## GOAL OF THE EXERCISE:
Return the first line, the line containing "face.material_index = material", and every line between them, exactly as they stand.

begin DATA EXTRACT

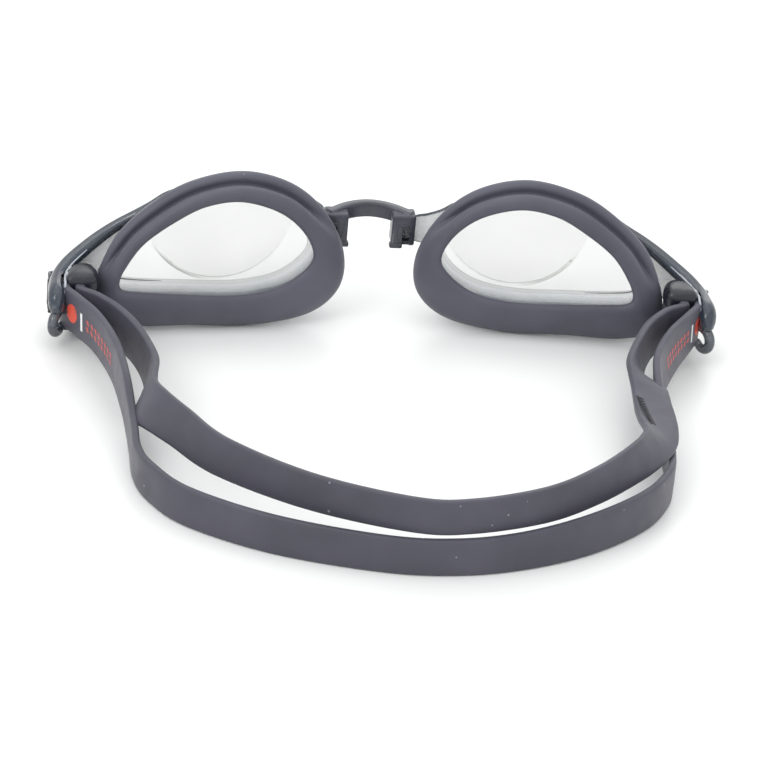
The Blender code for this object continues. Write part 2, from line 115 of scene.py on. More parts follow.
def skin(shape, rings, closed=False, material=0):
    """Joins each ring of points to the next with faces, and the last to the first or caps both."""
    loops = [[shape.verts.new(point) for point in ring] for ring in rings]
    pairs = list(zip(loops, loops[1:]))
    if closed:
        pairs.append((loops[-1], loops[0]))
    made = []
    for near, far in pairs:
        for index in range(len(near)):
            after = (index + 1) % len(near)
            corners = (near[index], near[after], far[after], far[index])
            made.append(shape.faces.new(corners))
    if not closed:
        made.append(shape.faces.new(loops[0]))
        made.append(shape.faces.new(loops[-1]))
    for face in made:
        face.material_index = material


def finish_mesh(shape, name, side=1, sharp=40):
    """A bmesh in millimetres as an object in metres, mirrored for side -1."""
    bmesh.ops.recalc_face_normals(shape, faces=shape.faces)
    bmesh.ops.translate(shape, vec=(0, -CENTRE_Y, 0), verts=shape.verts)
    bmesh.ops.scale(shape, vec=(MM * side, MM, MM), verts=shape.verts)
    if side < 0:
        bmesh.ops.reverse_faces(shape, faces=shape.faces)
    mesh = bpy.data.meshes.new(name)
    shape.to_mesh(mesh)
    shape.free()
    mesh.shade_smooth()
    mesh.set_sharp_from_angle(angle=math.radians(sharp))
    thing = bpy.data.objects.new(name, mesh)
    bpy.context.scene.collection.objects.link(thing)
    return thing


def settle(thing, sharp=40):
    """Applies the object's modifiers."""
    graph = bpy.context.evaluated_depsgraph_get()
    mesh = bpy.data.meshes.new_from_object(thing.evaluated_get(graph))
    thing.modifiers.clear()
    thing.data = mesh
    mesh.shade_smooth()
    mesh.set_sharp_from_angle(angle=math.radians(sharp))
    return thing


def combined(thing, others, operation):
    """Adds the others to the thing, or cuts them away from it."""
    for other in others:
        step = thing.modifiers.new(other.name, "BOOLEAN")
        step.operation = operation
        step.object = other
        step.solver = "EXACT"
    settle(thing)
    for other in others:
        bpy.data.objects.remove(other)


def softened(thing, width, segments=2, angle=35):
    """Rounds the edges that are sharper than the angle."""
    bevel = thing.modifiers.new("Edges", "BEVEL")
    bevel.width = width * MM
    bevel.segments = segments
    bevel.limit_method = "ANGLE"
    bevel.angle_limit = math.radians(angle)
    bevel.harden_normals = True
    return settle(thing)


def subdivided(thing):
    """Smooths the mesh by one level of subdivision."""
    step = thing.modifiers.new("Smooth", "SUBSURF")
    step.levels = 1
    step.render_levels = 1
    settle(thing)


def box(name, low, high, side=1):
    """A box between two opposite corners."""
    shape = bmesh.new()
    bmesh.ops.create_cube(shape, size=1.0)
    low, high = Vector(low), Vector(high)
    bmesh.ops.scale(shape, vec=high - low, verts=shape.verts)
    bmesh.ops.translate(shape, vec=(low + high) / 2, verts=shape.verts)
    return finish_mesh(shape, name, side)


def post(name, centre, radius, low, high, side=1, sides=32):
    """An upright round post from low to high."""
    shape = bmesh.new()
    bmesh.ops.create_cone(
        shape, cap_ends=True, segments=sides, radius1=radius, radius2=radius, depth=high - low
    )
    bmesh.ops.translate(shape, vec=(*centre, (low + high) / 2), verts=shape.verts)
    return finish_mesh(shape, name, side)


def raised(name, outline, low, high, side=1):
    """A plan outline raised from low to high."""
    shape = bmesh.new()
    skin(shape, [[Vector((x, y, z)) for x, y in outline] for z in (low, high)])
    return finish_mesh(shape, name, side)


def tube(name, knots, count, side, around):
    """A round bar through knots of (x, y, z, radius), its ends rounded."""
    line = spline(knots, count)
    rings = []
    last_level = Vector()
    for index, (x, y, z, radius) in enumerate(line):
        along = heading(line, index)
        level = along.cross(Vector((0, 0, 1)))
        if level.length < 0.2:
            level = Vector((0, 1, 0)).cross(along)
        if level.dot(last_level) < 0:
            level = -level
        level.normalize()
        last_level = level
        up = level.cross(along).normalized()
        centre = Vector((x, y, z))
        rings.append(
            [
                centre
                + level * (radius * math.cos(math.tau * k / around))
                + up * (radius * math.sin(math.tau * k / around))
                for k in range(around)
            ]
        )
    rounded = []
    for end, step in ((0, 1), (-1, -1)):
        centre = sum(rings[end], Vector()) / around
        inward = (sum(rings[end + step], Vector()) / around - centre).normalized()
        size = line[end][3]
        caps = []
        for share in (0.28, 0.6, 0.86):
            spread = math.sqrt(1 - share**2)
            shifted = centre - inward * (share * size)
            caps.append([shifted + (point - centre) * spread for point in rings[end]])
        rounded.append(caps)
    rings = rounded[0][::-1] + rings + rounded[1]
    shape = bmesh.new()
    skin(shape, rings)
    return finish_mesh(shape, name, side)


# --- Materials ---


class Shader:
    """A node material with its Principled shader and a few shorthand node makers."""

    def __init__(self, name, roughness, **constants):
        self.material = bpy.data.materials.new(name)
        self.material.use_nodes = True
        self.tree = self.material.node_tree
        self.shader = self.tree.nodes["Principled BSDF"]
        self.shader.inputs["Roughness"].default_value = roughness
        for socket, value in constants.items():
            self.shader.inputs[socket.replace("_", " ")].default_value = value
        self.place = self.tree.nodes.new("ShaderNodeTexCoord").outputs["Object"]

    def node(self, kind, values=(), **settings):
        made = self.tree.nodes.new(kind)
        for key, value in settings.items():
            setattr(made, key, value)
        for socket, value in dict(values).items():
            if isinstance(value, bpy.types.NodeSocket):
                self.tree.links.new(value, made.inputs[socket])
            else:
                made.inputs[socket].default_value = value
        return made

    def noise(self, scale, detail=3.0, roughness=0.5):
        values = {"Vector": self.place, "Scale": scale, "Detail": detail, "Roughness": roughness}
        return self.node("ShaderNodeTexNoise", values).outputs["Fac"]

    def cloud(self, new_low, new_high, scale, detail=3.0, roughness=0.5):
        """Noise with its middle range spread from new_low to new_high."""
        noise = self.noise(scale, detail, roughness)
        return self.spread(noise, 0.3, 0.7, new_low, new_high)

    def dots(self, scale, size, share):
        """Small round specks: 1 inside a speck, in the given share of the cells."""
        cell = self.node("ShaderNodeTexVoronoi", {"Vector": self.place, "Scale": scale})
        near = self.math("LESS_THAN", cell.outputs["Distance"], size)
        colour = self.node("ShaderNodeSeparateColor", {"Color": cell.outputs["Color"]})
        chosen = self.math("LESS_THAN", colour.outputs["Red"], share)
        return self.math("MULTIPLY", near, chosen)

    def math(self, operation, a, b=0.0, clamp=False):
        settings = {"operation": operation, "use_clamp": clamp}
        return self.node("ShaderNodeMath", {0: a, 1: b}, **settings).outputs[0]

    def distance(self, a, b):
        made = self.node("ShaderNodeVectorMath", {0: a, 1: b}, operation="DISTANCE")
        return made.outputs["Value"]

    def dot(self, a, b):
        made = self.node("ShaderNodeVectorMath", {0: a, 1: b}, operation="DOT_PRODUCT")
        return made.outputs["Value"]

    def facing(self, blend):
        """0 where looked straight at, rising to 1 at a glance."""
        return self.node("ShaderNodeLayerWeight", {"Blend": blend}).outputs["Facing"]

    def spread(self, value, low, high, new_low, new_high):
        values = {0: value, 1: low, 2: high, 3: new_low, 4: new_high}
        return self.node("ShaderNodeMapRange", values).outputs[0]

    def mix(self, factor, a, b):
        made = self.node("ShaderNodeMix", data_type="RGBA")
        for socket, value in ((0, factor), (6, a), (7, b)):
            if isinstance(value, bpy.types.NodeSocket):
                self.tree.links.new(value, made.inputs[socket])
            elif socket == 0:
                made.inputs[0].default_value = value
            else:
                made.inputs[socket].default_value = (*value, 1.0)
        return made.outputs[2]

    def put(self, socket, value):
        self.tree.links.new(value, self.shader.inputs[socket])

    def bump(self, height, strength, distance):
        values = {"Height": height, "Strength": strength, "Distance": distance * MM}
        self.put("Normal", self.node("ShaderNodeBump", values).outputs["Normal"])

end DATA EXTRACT

## EXERCISE RESULT:
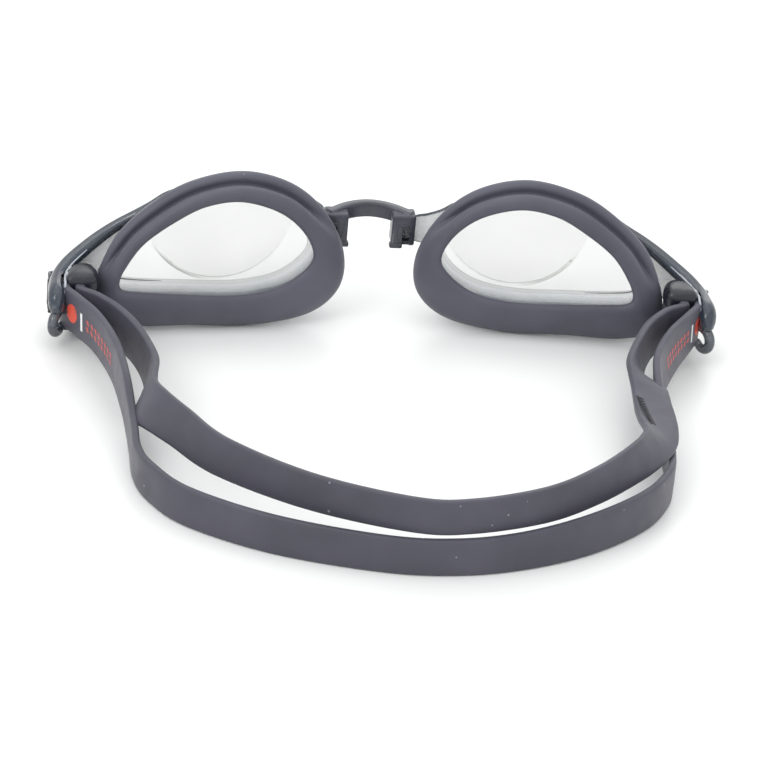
The Blender code for this object continues. Write part 2, from line 115 of scene.py on. More parts follow.
def skin(shape, rings, closed=False, material=0):
    """Joins each ring of points to the next with faces, and the last to the first or caps both."""
    loops = [[shape.verts.new(point) for point in ring] for ring in rings]
    pairs = list(zip(loops, loops[1:]))
    if closed:
        pairs.append((loops[-1], loops[0]))
    made = []
    for near, far in pairs:
        for index in range(len(near)):
            after = (index + 1) % len(near)
            corners = (near[index], near[after], far[after], far[index])
            made.append(shape.faces.new(corners))
    if not closed:
        made.append(shape.faces.new(loops[0]))
        made.append(shape.faces.new(loops[-1]))
    for face in made:
        face.material_index = material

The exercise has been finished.